Pensar e falar sobre Deus enquanto característica humana

Pensar e falar sobre Deus enquanto característica humana

Photo by Greg Rakozy on Unsplash


Somos seres capazes de razão e linguagem verbal. Essas características, talvez, sejam as mais marcantes dentro do gênero humano. Embora saibamos que os animais tenham em alguma medida certa forma de racionalidade, seria ingênuo pensar que o poder de síntese, representação, conceituação etc. seja o mesmo que os dos seres humanos.

Essa capacidade de raciocinar e de verbalizar traz, ou pelo menos deveria trazer, grande responsabilidade para a humanidade. Afinal, é sobre ela que recai o dever de conservação do planeta e de promoção de igualdade e justiça social entre si, mesmo eu suspeitando que se a conservação do planeta fosse deixada a cargo dos animais ele estaria em melhores condições do que está hoje.

Da mesma forma que tais capacidades implicam responsabilidade, também permite pensar algo que está para além de nós, ou seja, pensar questões que consideramos como fulcrais e existenciais, do tipo “de onde viemos?”, “para onde vamos?”, “qual o sentido da vida?”, dentre várias outras que tratam do âmago da existência humana.

Ao pensar nelas também surge em muitas culturas as questões das divindades. Mesmo que para uma sociedade pós-cristã a ideia de Deus, tal como cunhada na Antiguidade, esteja se arrefecendo, de maneira que em muitos lugares e para muitas pessoas a ideia de acreditar em algo assim seja considerado infantil, não racional, e que remete às carências mal resolvidas, ainda há um longo caminho até que tal pensamento se torne mundial, se é que tal evento um dia acontecerá.

Ao mesmo tempo, alguns estudos tentam mostrar certo gene da crença. Ou seja, a ideia de que haveria no ser humano algo que lhe fosse inato e que o predisporia a ter fé em alguma coisa que esteja para além dele. Por mais problemático que tal tentativa de explicar a fé por meio científico possa ser (até mesmo porque o termo fé é polissêmico), serve como exemplo de como tal questão se mostra como incômodo para muitas pessoas ainda na contemporaneidade. Em outras palavras: diante do fato de que o ser humano desenvolve a fé, pensar como isso é possível se mostra como desafio para ciência e diversos estudiosos sobre a temática.

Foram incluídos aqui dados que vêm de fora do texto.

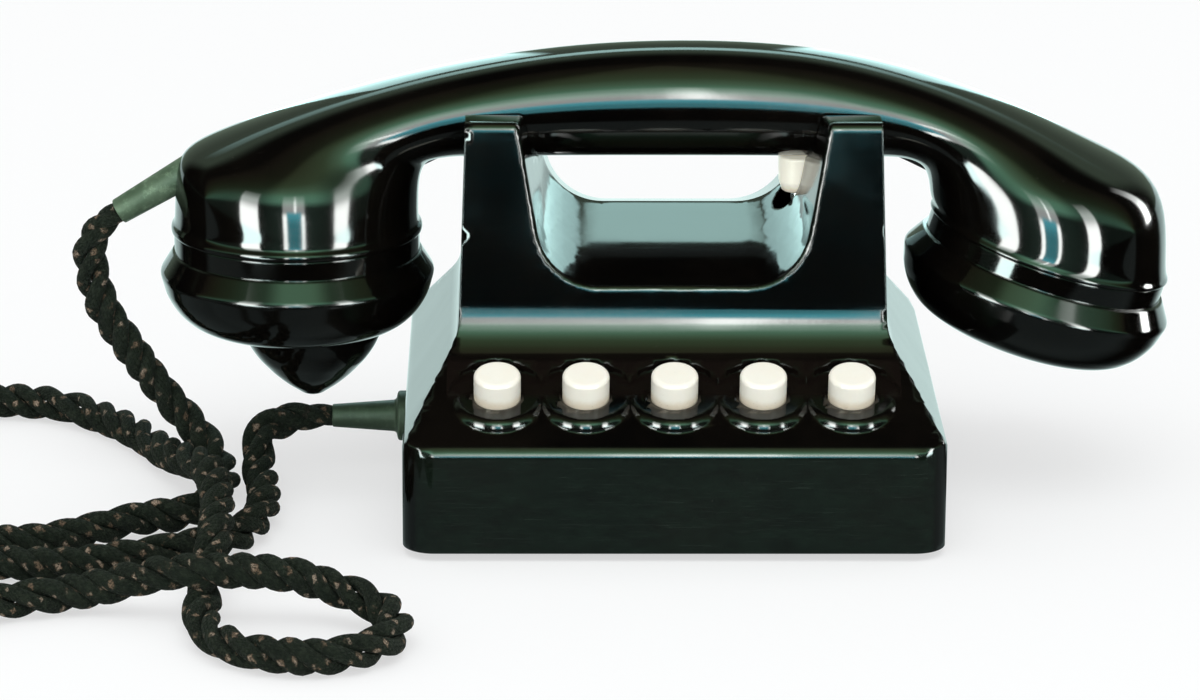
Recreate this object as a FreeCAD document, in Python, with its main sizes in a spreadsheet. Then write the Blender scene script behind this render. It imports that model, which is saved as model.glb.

No cristianismo também se pensa e fala sobre a questão de Deus. Mesmo que Deus seja um pressuposto para nós, ainda assim ele se coloca como questão que dá a pensar, principalmente quando a fé cristã afirma que esse Deus se encarnou na pessoa de Jesus Cristo. Diante disso, falar a respeito de Deus se torna também falar a respeito do ser humano Jesus de Nazaré. Claramente, isso não transforma toda a teologia em antropologia, como queria Feuerbach no século 19. Antes, a encarnação, morte e ressurreição de Jesus (pilares da fé cristã) revelam que compreender e realizar a vontade de Deus passa, necessariamente, pela humanidade, não se encerrando nela própria, visto que a ressurreição aponta para algo para além de nós, que vem da parte de Deus, que é a nova criação de todas as coisas.

Afirmar a humanidade de Deus em Jesus Cristo implica dizer que tudo aquilo que é referente ao humano toca a divindade do próprio Deus, de maneira que se torna impensável, na esfera cristã, um Deus que seja distante e que viva em seu mundo, indiferente às realidades do ser humano. Em outras palavras, torna-se impensável um Deus que não seja capaz de sofrer com o sofrimento da humanidade.

Nesse sentido, a afirmação de um Deus que deseja o mal, ou planeja a morte de pessoas por uma pandemia para ensinar a humanidade sobre o quão prejudicial é não o obedecer é uma aberração. Um Deus assim não experimentou a humanidade, o sofrimento, a dor, a alegria e o desespero que são próprios de seres como nós.

Se como cristãos pensamos e narramos Deus como sendo amor, então tudo aquilo que oprime a humanidade também causa sofrimento no ser de Deus, visto que, de acordo com os Evangelhos, ele não está distante de nós, mas está em nós, caminhando conosco e nos fortalecendo na caminhada.

Urs von Balthasar dizia que só o amor é digno de fé. Assim, somente quando se volta à linguagem do amor enquanto ato que visa o bem para o próximo, com ações efetivas em favor dos que sofrem é que se pode dizer que ali estão os seguidores e seguidoras do Pai de Jesus Cristo, também chamado de Deus pelos cristãos.